Peacebuilders actively initiate the formation of deeper communal ties across artificial barriers, not only between humans, but also among humans and the rest of the living system, exploring more effective ways of working consultatively within the whole.
This commitment to be present, authentic, inclusive and responsible invites humans to exercise their entire being in a gymnasium of discovery—discovery of a love grounded in the reality, the values and the direction of the universe itself.

If the universe is with us, who can be against us?

Sunday, January 5, 2014

Has the Idea of a Jewish State Become Obsolete?


While John Kerry admirably shuttles around like the Energizer Bunny in search of Middle East peace, is there anything new to say about the intractable tension between Israelis on the one hand and predominantly Muslim peoples, especially the Palestinians, on the other?

One layer of the unspoken is Israel’s implicit status as a nuclear power.  Mr. Netanyahu and Mr. Obama draw red lines in the sand concerning the threat of Iranian nukes, but say little about the only viable long-term solution: a negotiated and verified nuclear-free zone in the Eastern Mediterranean—even better, a planet-wide nuclear-free zone. Nuclear war anywhere on earth has become more unthinkable as it has become more possible.

Also rarely spoken—lest howls of anti-Semitism ensue—is an uncomfortable question:  why do we frown upon the lack of separation of church and state in many Muslim countries, while Israel gets a pass in privileging a particular constellation of religion and ethnicity?

The historical rationale for the birth of the Jewish state could not be more reasonable. In the context of Jewish history over thousands of years climaxing in the Holocaust, no one could argue with Jewish fears of extinction and their need for a secure homeland.

Though all parties in the region ought to know from long experience how futile war, terror, obstruction, and discriminatory harshness are as tools to suppress the universal impulse toward justice, each keeps trying one or another unworkable method, making the success of Mr. Kerry’s quixotic mission all the more crucial.  

The present Israeli government derives its identity in large measure from fear of what it is against, and so it has encouraged injustices like the settlements that it would never tolerate were it a victim of similar treatment.

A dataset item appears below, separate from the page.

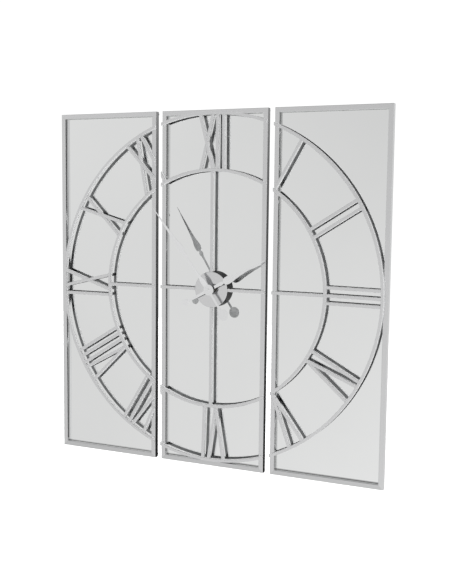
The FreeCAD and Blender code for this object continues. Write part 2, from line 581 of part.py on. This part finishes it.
# the minute blade is cranked forward from the boss
MINUTE_Y = (-58.2, -57.0)
CRANK_FROM = 18.0
CRANK_DEG = 8.0
rise = (345.0 - CRANK_FROM) * math.tan(math.radians(CRANK_DEG))
section = [(-120.0, MINUTE_Y[1]), (CRANK_FROM, MINUTE_Y[1]), (345.0, MINUTE_Y[1] - rise),
           (345.0, MINUTE_Y[0] - rise), (CRANK_FROM, MINUTE_Y[0]), (-120.0, MINUTE_Y[0])]
strip = []
for s, y in section:
    x, z = to_dial(s, -30.0, MINUTE_ANGLE)
    strip.append(V(x, y, z))
x1, z1 = to_dial(0.0, 60.0, MINUTE_ANGLE)
strip = Part.Face(Part.makePolygon(strip + [strip[0]])).extrude(V(x1, 0, z1))
minute_hand = blade_prism(MINUTE_KEYS, MINUTE_ANGLE, -115.0, -50.0).common(strip)
hx, hz = to_dial(-98.0, 0.0, MINUTE_ANGLE)
minute_hand = minute_hand.fuse(cyl(18.5, MINUTE_Y[0], MINUTE_Y[1], hx, hz))
minute_hand = minute_hand.fuse(cyl(18.0, MINUTE_Y[0], MINUTE_Y[1]))
boss = cyl(4.0, -60.2, -55.6)
boss = boss.makeFillet(0.8, [e for e in boss.Edges
                             if e.BoundBox.YLength < 1e-6 and abs(e.BoundBox.YMin + 60.2) < 1e-6])
minute_hand = minute_hand.fuse(boss).cut(cyl(ARBOR_R, ARBOR_END, -50)).removeSplitter()
export("minute_hand", minute_hand, CLOCK_SHIFT)
print("files:", len([f for f in os.listdir("parts") if f.endswith(".step")]))
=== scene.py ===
import math

import bmesh
import bpy
from mathutils import Matrix, Vector

# Looks of the mirror clock: three framed mirror panels, an open dial of
# bright bar, a polished hub, two hands and a quartz movement behind the hub.
# Metres. +X right, +Z up, the front faces -Y, the wall is the plane Y = 0.

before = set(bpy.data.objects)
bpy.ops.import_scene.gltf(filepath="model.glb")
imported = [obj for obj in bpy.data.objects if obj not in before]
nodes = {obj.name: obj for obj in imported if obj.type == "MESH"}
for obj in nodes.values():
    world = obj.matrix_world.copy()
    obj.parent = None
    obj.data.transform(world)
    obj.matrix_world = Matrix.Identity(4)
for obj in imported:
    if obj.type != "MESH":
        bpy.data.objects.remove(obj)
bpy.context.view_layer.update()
scene = bpy.context.scene

# ------------------------------------------------------------------ dimensions
FRONT_Y = -0.025          # front face of the frames
GLASS_Y = -0.011          # front face of the mirrors
BAR_Y = -0.035            # front face of the dial bars
TUBE_W = 0.016
HALF = 0.600
GAP_X = (0.192, 0.216)    # the two gaps between panels, mirrored left and right


# --------------------------------------------------------------- node helpers
class Mat:
    """A node material being built: add() makes a node, link() joins sockets."""

    def __init__(self, name):
        self.m = bpy.data.materials.new(name)
        self.m.use_nodes = True
        self.t = self.m.node_tree
        self.t.nodes.clear()
        self.out = self.t.nodes.new("ShaderNodeOutputMaterial")
        self.bsdf = self.t.nodes.new("ShaderNodeBsdfPrincipled")
        self.t.links.new(self.bsdf.outputs["BSDF"], self.out.inputs["Surface"])
        self._coord = None

    def add(self, kind, **props):
        n = self.t.nodes.new(kind)
        for k, v in props.items():
            setattr(n, k, v)
        return n

    def link(self, a, b):
        self.t.links.new(a, b)

    def coord(self):
        if self._coord is None:
            self._coord = self.add("ShaderNodeTexCoord")
        return self._coord

    def mapped(self, scale, rotation=(0, 0, 0), location=(0, 0, 0)):
        mp = self.add("ShaderNodeMapping")
        mp.inputs["Scale"].default_value = scale
        mp.inputs["Rotation"].default_value = rotation
        mp.inputs["Location"].default_value = location
        self.link(self.coord().outputs["Object"], mp.inputs["Vector"])
        return mp.outputs["Vector"]

    def noise(self, scale, detail=3.0, rough=0.55, vector=None, distortion=0.0):
        n = self.add("ShaderNodeTexNoise")
        n.inputs["Scale"].default_value = scale
        n.inputs["Detail"].default_value = detail
        n.inputs["Roughness"].default_value = rough
        n.inputs["Distortion"].default_value = distortion
        self.link(vector if vector is not None else self.coord().outputs["Object"], n.inputs["Vector"])
        return n.outputs["Fac"]

    def ramp(self, value, lo, hi, out_lo=0.0, out_hi=1.0):
        r = self.add("ShaderNodeMapRange")
        r.clamp = True
        r.inputs["From Min"].default_value = lo
        r.inputs["From Max"].default_value = hi
        r.inputs["To Min"].default_value = out_lo
        r.inputs["To Max"].default_value = out_hi
        self.link(value, r.inputs["Value"])
        return r.outputs["Result"]

    def math(self, op, a, b=None):
        n = self.add("ShaderNodeMath", operation=op)
        for s, v in zip(n.inputs, (a, b)):
            if v is None:
                continue
            if isinstance(v, (int, float)):
                s.default_value = v
            else:
                self.link(v, s)
        return n.outputs["Value"]

    def mix(self, fac, a, b):
        """Colour mix; a and b are colours or sockets, fac a socket or number."""
        n = self.add("ShaderNodeMix", data_type="RGBA")
        for s, v in ((n.inputs[0], fac), (n.inputs[6], a), (n.inputs[7], b)):
            if isinstance(v, (int, float)):
                s.default_value = v
            elif isinstance(v, (tuple, list)):
                s.default_value = (v[0], v[1], v[2], 1.0)
            else:
                self.link(v, s)
        return n.outputs[2]

    def split(self, vector):
        n = self.add("ShaderNodeSeparateXYZ")
        self.link(vector, n.inputs[0])
        return n.outputs

    def bump(self, height, strength, distance):
        b = self.add("ShaderNodeBump")
        b.inputs["Strength"].default_value = strength
        b.inputs["Distance"].default_value = distance
        self.link(height, b.inputs["Height"])
        self.link(b.outputs["Normal"], self.bsdf.inputs["Normal"])
        return b

    def set(self, **values):
        for k, v in values.items():
            self.bsdf.inputs[k.replace("_", " ")].default_value = v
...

Obviously this is not to say that the anti-Semites of the Arab world are innocent. And it is unfair to compare the civil rights Israel has afforded non-Jews with the civil rights much of the Muslim world affords women and non-believers.  Israel does not order the execution of those who abandon Judaism.  However much it may wish to be even-handed, it sees its own Muslim population growing. If this population enjoyed full citizenship Israeli could eventually become a de facto Muslim state.  So it waters down Muslim civil rights to preserve its identity.  

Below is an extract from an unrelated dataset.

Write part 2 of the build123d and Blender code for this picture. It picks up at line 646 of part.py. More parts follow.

As we express our hope that Arab countries (and even the U.S. itself) evolve toward a more inclusive and tolerant politics, is it worth asking if the maintenance of Israel as a Jewish state has become counter-productive to its own long-term security? It is not that Zionism is racism, in the crude Arab formulation, but that Zionism has been transcended by the notion of a state relatively untethered to any one religion.

If the identity of Israel were re-established on the basis of equal rights for all ethnicities, ancient fears might begin to dissolve from within. The corrosive “us-and-them” dynamic could be undermined in a way that left Jews safer—just as Jews, while a minority in the United States, are surely as safe there, if not more so, as they are in Israel.  

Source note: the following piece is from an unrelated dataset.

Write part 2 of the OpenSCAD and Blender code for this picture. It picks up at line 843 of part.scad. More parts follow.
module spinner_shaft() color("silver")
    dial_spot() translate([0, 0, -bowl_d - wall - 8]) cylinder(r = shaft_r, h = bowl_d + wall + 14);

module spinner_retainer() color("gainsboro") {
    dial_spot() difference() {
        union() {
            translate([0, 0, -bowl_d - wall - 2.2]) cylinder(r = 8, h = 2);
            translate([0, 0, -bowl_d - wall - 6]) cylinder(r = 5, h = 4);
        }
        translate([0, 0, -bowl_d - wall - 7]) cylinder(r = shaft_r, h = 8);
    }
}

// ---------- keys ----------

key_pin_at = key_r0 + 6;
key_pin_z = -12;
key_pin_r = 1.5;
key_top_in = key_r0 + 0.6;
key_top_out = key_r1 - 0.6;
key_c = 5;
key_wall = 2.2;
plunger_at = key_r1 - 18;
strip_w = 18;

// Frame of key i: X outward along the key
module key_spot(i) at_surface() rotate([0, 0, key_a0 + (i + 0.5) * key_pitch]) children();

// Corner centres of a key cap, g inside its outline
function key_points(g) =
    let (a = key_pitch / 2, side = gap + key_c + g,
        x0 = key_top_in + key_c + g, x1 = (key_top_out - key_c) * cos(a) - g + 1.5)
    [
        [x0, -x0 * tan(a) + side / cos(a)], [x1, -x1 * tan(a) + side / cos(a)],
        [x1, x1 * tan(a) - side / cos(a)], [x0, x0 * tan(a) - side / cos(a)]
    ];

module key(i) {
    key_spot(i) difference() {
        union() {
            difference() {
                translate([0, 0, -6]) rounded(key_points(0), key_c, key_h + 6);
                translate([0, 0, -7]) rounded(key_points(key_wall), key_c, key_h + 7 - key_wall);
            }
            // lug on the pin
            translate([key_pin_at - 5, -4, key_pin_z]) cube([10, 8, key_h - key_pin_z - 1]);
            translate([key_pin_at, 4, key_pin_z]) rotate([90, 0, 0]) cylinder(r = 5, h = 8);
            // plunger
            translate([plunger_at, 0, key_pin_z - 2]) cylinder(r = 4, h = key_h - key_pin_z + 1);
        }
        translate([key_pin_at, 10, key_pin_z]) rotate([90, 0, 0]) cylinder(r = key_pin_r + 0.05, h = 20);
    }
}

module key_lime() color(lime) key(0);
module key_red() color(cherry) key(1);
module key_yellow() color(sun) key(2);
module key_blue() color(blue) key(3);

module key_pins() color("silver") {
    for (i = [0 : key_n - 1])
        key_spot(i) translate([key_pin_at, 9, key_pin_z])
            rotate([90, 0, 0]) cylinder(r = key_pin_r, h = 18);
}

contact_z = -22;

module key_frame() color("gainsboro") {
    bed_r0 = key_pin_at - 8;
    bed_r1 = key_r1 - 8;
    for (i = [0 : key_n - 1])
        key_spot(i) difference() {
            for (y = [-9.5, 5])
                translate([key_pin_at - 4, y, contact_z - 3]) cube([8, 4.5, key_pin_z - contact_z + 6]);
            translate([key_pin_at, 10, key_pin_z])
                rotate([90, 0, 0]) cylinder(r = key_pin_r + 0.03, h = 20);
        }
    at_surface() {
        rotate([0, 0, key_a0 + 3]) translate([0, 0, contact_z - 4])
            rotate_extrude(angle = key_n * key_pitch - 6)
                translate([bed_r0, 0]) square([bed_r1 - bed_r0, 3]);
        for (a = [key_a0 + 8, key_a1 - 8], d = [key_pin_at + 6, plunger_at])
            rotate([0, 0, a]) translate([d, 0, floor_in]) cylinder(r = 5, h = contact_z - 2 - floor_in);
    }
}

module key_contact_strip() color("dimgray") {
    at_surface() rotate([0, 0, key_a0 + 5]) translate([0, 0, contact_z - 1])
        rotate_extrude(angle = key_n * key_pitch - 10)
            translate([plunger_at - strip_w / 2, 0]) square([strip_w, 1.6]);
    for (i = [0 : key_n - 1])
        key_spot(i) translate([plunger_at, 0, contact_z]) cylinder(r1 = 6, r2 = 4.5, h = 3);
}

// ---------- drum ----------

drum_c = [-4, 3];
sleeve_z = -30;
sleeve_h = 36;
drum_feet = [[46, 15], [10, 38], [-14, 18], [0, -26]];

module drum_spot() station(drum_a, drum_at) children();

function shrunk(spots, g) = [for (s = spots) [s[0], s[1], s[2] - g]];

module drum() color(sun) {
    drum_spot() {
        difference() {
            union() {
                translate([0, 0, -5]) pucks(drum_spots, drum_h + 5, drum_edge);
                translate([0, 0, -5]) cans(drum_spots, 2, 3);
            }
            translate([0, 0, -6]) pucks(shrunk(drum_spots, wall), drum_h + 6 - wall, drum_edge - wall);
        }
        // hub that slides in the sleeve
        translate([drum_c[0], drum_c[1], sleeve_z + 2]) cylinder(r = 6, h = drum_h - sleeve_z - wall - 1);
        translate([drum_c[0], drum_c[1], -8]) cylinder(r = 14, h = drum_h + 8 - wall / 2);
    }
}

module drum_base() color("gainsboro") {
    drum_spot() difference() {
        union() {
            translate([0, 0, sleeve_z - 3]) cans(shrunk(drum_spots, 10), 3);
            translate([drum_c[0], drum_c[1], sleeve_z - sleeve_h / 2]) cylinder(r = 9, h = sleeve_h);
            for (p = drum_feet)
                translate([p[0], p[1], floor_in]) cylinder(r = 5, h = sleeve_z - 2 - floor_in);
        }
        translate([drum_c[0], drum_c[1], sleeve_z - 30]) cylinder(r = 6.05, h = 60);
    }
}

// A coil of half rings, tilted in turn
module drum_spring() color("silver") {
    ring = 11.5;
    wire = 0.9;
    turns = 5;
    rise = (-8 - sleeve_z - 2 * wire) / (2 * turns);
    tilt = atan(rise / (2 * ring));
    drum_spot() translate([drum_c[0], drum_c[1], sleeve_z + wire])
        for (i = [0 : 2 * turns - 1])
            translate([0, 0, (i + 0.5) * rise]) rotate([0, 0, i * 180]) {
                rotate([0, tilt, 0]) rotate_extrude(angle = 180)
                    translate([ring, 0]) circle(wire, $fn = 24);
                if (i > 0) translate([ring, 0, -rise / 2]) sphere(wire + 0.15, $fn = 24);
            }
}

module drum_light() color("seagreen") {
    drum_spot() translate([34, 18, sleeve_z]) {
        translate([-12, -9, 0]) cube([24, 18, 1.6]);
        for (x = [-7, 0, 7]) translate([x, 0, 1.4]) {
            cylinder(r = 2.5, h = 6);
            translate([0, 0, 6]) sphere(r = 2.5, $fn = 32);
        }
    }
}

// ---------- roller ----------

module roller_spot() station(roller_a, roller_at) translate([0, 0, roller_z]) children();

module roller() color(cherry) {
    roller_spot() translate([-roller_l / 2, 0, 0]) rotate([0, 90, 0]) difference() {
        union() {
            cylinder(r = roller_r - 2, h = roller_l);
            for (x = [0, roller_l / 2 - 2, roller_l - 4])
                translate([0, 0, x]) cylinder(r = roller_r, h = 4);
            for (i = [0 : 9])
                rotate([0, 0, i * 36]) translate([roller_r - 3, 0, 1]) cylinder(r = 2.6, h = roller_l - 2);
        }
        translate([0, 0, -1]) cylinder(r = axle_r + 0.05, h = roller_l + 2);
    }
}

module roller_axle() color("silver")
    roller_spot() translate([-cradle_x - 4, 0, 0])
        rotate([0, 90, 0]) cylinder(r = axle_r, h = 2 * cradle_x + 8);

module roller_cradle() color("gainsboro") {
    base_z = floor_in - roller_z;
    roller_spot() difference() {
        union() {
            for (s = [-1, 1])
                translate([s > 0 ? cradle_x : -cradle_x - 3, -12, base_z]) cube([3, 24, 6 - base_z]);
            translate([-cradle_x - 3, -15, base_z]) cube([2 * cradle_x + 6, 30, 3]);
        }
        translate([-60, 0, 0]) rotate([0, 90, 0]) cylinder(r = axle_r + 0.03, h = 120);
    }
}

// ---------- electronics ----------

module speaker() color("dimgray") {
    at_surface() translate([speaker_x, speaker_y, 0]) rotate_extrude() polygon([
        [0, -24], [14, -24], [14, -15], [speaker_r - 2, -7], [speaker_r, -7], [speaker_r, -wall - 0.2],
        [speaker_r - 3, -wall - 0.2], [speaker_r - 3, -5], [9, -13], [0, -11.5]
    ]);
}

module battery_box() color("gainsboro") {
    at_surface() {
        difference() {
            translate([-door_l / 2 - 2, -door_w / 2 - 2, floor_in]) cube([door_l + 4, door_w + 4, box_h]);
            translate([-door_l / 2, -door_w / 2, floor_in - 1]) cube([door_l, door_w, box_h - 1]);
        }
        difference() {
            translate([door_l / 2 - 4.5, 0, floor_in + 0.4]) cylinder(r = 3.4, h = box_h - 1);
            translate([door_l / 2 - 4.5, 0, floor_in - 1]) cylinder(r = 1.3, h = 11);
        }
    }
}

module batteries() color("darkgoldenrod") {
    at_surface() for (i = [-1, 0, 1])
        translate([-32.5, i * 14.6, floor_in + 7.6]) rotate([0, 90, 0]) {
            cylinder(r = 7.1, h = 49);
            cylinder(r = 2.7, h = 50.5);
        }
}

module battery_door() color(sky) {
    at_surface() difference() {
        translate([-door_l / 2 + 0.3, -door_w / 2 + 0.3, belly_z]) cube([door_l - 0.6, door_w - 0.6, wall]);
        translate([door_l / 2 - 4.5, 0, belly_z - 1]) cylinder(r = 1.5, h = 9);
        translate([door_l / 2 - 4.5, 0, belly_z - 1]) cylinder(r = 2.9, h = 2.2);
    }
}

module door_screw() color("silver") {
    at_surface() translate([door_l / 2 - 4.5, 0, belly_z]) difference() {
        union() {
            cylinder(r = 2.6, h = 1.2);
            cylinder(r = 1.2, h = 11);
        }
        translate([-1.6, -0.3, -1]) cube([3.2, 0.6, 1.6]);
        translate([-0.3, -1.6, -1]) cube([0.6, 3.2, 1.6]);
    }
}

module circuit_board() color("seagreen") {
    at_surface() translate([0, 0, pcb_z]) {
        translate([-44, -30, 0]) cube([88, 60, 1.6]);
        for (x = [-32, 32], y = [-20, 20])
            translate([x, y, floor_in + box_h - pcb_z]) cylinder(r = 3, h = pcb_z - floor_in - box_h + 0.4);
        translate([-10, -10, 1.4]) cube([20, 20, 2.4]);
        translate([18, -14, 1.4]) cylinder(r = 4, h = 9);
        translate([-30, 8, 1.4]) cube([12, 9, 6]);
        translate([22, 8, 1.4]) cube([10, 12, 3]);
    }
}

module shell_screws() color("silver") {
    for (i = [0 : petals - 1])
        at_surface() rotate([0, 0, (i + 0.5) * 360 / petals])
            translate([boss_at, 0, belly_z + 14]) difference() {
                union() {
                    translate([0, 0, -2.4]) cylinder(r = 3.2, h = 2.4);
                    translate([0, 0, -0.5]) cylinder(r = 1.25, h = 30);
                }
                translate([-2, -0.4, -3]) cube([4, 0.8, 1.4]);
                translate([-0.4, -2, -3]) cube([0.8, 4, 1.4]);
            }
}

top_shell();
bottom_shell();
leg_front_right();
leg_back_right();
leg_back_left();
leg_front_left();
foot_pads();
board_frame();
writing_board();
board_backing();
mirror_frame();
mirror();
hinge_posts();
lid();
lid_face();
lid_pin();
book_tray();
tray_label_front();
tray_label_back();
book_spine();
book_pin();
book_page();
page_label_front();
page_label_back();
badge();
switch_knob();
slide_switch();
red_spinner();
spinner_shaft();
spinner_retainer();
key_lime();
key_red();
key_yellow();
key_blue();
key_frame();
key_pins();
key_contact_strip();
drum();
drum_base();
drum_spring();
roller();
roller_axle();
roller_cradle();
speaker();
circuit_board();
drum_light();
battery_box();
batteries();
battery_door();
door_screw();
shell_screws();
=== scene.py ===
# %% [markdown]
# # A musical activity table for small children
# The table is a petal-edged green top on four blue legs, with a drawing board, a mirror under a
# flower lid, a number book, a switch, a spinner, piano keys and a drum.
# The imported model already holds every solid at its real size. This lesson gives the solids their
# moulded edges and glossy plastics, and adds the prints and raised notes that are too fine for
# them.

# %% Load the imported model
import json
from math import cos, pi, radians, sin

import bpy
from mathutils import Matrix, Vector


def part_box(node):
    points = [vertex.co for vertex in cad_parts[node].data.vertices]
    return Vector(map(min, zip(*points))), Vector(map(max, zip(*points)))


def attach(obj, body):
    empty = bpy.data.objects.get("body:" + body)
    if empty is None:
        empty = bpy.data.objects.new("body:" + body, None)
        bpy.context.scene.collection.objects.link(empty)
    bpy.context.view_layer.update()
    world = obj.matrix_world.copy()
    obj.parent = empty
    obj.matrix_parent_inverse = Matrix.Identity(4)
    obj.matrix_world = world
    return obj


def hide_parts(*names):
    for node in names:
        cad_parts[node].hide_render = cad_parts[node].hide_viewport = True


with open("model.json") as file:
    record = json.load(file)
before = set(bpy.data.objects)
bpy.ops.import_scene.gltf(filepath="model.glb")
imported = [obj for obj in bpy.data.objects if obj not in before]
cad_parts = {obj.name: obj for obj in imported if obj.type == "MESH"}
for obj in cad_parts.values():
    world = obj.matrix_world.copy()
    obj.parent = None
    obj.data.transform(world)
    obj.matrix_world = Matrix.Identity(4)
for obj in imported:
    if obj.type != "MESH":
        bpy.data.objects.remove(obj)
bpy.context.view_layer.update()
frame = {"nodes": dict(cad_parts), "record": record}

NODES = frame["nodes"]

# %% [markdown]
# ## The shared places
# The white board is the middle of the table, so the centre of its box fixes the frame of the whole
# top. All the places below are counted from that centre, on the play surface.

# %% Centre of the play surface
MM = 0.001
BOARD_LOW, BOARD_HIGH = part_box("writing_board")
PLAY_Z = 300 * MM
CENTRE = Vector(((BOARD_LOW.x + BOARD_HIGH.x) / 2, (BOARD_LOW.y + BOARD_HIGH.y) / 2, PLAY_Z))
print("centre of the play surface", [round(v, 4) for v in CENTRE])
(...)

For Israel to become a fully secular state, the international community would have to guarantee the security of Jews, whether inside or outside Israel, a task that for understandable reasons Israel has always zealously reserved for itself. Abdication of self-determined security is, to say the least, unlikely. Tragically however, maintaining a Jewish state will increasingly tie its citizens in knots as they are forced to choose between Jewish identity and full democracy.

Jews and Palestinians for the most part do not know each other as people, and the predictable theatrics of their leaders do nothing to help reconciliation. The entry point into a shared future beyond war is the face-to-face engagement of ordinary citizens at the heart level. It is people moving one by one from unfamiliarity, ignorance, and fear, toward familiarity, empathy, and enough trust to allow the heart to message the brain that it's safe to get creative together.

The moral basis of the secular state, the tolerance and compassion that flows from the acknowledgement of universal rights, is ironically a major premise of the Jewish ethical tradition. An unbeliever once asked Rabbi Hillel if he could sum up the Torah while standing on one foot. The simple answer was “What is hateful to yourself, do not to your fellow man. That is the whole of the Torah and the rest is but commentary.”

One of the many gifts world civilization owes the Jews is this confidence in an ethical universality that transcends specific sects and ethnicities. If I identify as a Jew but also as citizen of secular democracy, I am better able to interact with Palestinians according to our common identity as humans. Finding ourselves in this shared human context, we will stand a measurably better chance of resolving our differences. To the extent that Jews allow themselves that larger identification with the “other,” they may not only come closer to fulfilling the ethical promise of their heritage, but also may find the security that has eluded them since the founding of the Jewish state. How poignant that after thousands of years of their culture contributing so much to the world, this idea should still feel so risky.